We found that premium users of a popular music listening social platform listened to more tracks, created more playlists for the community and most importantly drew in more friends to the network as compared to their alter-ego free users. I opened by saying that Facebook should seriously consider going freemium, to which I heard the retort that Zuck had gone on record saying that would never happen.
“Zuck had gone on record saying that would never happen.”
Five years since, in the thick of the Cambridge Analytica crisis, it is time to reconsider. Not because society needs to worry about a given company’s business model, but because much good is still likely to emerge from a ‘shrunk-world’ that has billions of people socially connected to each other on digital platforms.

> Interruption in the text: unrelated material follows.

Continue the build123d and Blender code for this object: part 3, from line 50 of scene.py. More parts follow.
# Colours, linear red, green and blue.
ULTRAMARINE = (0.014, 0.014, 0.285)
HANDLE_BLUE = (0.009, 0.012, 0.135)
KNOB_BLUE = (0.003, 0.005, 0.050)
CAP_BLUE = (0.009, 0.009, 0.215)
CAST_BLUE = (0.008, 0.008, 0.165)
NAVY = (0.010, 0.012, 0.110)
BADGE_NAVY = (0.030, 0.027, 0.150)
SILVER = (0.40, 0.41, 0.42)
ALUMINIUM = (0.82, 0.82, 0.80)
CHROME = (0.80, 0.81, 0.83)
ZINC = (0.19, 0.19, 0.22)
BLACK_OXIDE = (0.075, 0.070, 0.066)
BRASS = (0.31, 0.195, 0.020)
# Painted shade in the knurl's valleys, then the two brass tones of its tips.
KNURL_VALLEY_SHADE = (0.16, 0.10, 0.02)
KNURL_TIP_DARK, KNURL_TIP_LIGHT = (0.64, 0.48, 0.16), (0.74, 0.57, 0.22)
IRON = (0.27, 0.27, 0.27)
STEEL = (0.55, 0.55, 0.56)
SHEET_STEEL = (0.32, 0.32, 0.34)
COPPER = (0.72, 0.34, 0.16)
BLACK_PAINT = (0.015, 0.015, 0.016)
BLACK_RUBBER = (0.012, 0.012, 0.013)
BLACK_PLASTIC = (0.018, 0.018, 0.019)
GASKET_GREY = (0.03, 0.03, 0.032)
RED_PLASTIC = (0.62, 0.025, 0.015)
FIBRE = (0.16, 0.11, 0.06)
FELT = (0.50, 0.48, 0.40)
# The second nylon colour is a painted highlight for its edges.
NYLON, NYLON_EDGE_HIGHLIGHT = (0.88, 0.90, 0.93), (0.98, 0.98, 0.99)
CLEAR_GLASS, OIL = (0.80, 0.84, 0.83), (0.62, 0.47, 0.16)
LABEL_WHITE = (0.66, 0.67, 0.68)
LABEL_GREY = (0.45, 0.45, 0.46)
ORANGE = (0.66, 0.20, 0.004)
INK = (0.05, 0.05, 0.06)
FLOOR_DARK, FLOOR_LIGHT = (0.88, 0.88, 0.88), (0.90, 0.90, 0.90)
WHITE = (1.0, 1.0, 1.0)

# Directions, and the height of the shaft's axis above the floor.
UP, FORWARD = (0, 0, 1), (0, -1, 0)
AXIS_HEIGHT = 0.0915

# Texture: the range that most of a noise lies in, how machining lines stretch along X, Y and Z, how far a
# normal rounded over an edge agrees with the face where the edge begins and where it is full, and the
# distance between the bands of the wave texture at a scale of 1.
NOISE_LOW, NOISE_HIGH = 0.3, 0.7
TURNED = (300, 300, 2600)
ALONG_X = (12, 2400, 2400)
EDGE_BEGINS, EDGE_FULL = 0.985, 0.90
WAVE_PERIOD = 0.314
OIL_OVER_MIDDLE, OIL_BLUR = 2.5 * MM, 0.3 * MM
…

Freemium services such as Spotify, Linked and OkCupid do the delicate dance between giving something away for free and charging premium essentially for a similar, but somewhat enhanced, service at the same time. Free is powerful to build an installed base, complete with network effects, market thickness (no one wants to go to a dating platform where there are few others) and targeted, advertising based monetization.

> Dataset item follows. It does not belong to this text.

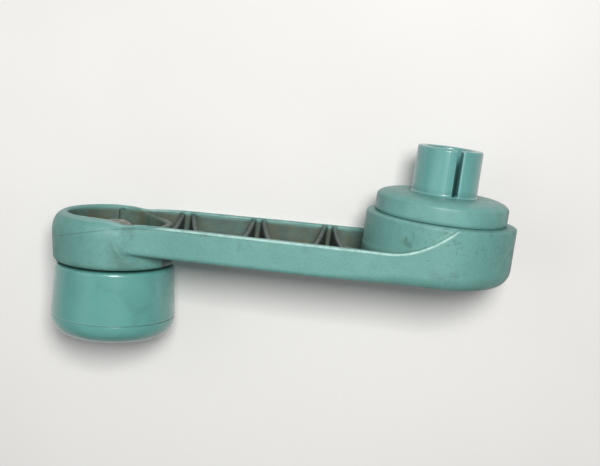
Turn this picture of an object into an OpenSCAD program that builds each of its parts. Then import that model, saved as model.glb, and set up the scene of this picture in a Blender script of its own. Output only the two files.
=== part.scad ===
// Window winder handle (crank) with a slotted hollow spigot, a bearing
// collar that stays against the door trim, a ribbed arm and a free-turning knob.
// Origin: on the spindle axis, at the face of the bearing collar that rests
// on the door trim. +Z points along the spigot into the door, the arm runs
// towards -X and the knob hangs towards -Z. "Front" is the -Z side.

/* [Crank] */
// Distance from the spindle axis to the knob axis, at the arm
crank_r = 88.3; // [82.3:1:96.3]
// Lean of the knob axis towards the spindle, in degrees
knob_tilt = 4.0; // [0:0.5:6]
// Radius of the arm's outline round the boss
boss_r = 20.9; // [20.6:0.1:22]
// Half width of the arm where it meets the knob pad
arm_end_r = 16.9; // [14.9:0.2:17.1]
// Rise of the arm's front face from the knob towards the boss, in degrees
arm_rise = 1.7; // [1.2:0.1:3.5]
// Rise of the rims from the knob towards the boss, in degrees
rim_rise = 1.8; // [1:0.1:2.5]
// Height of the arm's side walls at the boss
arm_h = 8.5; // [7.9:0.2:9.5]
// Wall thickness of the moulding
wall = 2.0; // [1.6:0.1:2.4]
// Thickness of the zigzag ribs in the channel
rib_t = 1.5; // [1.0:0.1:2.2]
// Spacing of the ribs' apexes along one wall
rib_pitch = 20.8; // [18:0.2:22]
// Depth of the ribs' tops below the rims
rib_drop = 1.4; // [1:0.1:3]

/* [Boss and collar] */
// Radius of the raised ring of the boss
ring_r = 20.25; // [19.8:0.05:20.5]
// Height of the bearing collar above the boss
collar_h = 6.3; // [5.9:0.1:6.7]
// Outside radius of the bearing collar
collar_r = 18.05; // [17.6:0.05:18.6]
// Height of the collar's rounded shoulder
crown = 2.3; // [1.6:0.1:2.6]
// Radius of the collar's flat face
face_r = 12.5; // [11.5:0.1:13.5]
// Distance from the collar's face to the front of the boss
boss_depth = 23.0; // [22.7:0.1:24]

/* [Spigot] */
// Outside radius of the spigot
spigot_r = 8.9; // [8.7:0.1:9.1]
// Bore radius of the spigot
spigot_bore_r = 6.4; // [6:0.1:6.8]
// Length of the spigot beyond the collar
spigot_l = 12.6; // [11:0.2:16]
// Width of the long slot in the spigot
slot_w = 1.4; // [1:0.1:2]
// Direction of the slot round the spigot, in degrees
slot_dir = -77; // [-90:1:-45]

/* [Spindle socket] */
// Radius of the round pilot mouth of the socket
pilot_r = 5.25; // [5.1:0.05:5.5]
// Number of serrations in the socket
serrations = 36; // [24:2:48]

/* [Knob] */
// Radius of the knob at the end next to the arm
knob_top_r = 16.45; // [15.65:0.1:16.65]
// Radius of the knob at its widest, near the free end
knob_rim_r = 17.2; // [16.8:0.1:17.6]
// Length of the knob's barrel, from the arm to the seam of the cap
barrel_l = 14.4; // [14.3:0.1:16]
// Height of the rounded end cap
cap_h = 5.4; // [4.1:0.1:6]

/* [Hidden] */
$fn = 96;
round_fn = 120;        // facets of the large turned forms

hair = 0.01;           // hairline gap or overlap along an axis
press = 0.01;          // radial gap of pressed pieces
run = 0.05;            // radial gap of running fits
seam = 0.1;            // gap between the collar and the boss
far = 20;              // reach of cutters beyond the parts

teal_arm = [0.42, 0.64, 0.61];
teal_hub = [0.38, 0.62, 0.58];
teal_knob = [0.36, 0.62, 0.57];
steel = [0.62, 0.63, 0.64];
nylon = [0.90, 0.89, 0.84];

// Boss and arm
ring_top_z = -(collar_h + seam);
front_z = -boss_depth;
sweep_x = -14.5;       // where the rims start to sweep up to the boss ring
sweep_l = 17.5;

// Hub, its screws and the collar that turns on it
seat_z = ring_top_z - 4.1;   // shoulder the hub's flange sits on
flange_h = 3.0;
flange_top_z = seat_z + flange_h;
foot_z = -20.7;        // bottom of the hub's hexagonal foot
foot_r = 10.0;
journal_r = spigot_r + 0.3;
skirt_r = 16.05;
screw_circle_r = 12.45;
snap_groove_h = 0.9;
snap_groove_z = ring_top_z - 2.05;

// Serrated sleeve in the hub
sleeve_r = 7.3;
clip_groove_h = 1.5;
clip_groove_z = -8.6;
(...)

The magic lies in configuring the enhanced set of features that separate the market, capturing those with a high willingness to pay to, say, avoid ads (Spotify), or browse anonymously (OkCupid), for instance. Paid users tend to be, order-of-magnitude, more profitable, but free users provide market thickness. However, giving away something for free makes it incredibly hard to get people for to pay for it, the so-called free-to-fee problem.
Quite simply put, Facebook needs a baseline, general data protection regulation (GDPR) level, privacy-first free version, coupled with a premium version targeted at people who have a desire for even high levels of privacy, and for other to-be-imagined features. There is certainly an untapped willingness to pay associated with this segment. The kicker though is that it does not have to come at the cost of social engagement, business value or even advertising dollars.
“Facebook needs a premium version targeted at people who have a desire for high levels of privacy, and for those who place a higher premium on their personal information.”
As our research shows, premium users tend to be more engaged and not only causally influence other users to become premium users but also attract other users who can be monetized via advertising. By creating features that make it easy for people to control how and by whom the content they create is engaged with, how it diffuses, and how it is shared with advertisers, Facebook can possibly start the long journey to win back the trust of people who have been giving it their attention. Granted, this is major departure from the status quo, and how this nets out is an open question. Importantly, it may be the only route that wins back the trust of the public.
To be clear, Facebook cannot put the genie back in the bottle. It has allowed hundreds of thousands of app developers unprecedented access to user data (more than necessary and at the control of the user, not the platform). My coauthors and I (using IRB approved protocols and due diligence with data) built an app to let people play the trust game a decade ago and found it fascinating to be able to collect a host of interesting predictors from what data we got access to. Predictors, such as how many times two people are tagged on a photograph, indicating a real-world social tie were strong predictors of trust. While the Cambridge Analytica saga demonstrated how nefarious this lax attitude towards privacy on the apps side of the platform could be when exploited by bad actors, we have to remember to not make drunk-driving an excuse to kill the automobile.
Let’s not forget that for every bit of fake news that propels itself through online social networks, the very same networks enable a multitude of human connections that reduce day–to-day social frictions and allow coordination for causes that were hitherto difficult. The world needs online social networking that has massive scale while at the same time exudes the warmth of a family huddle. The question is whether there exists a platform that is clever enough to curate such an experience.
Ravi Bapna is a professor of business analytics and information systems at the University of Minnesota, where he also is director of the Carlson Analytics Lab. His research investigates social media, social engagement, analytics, economics of information systems, trust and peer influence online, e-market design, grid computing, and the design of the IT organization.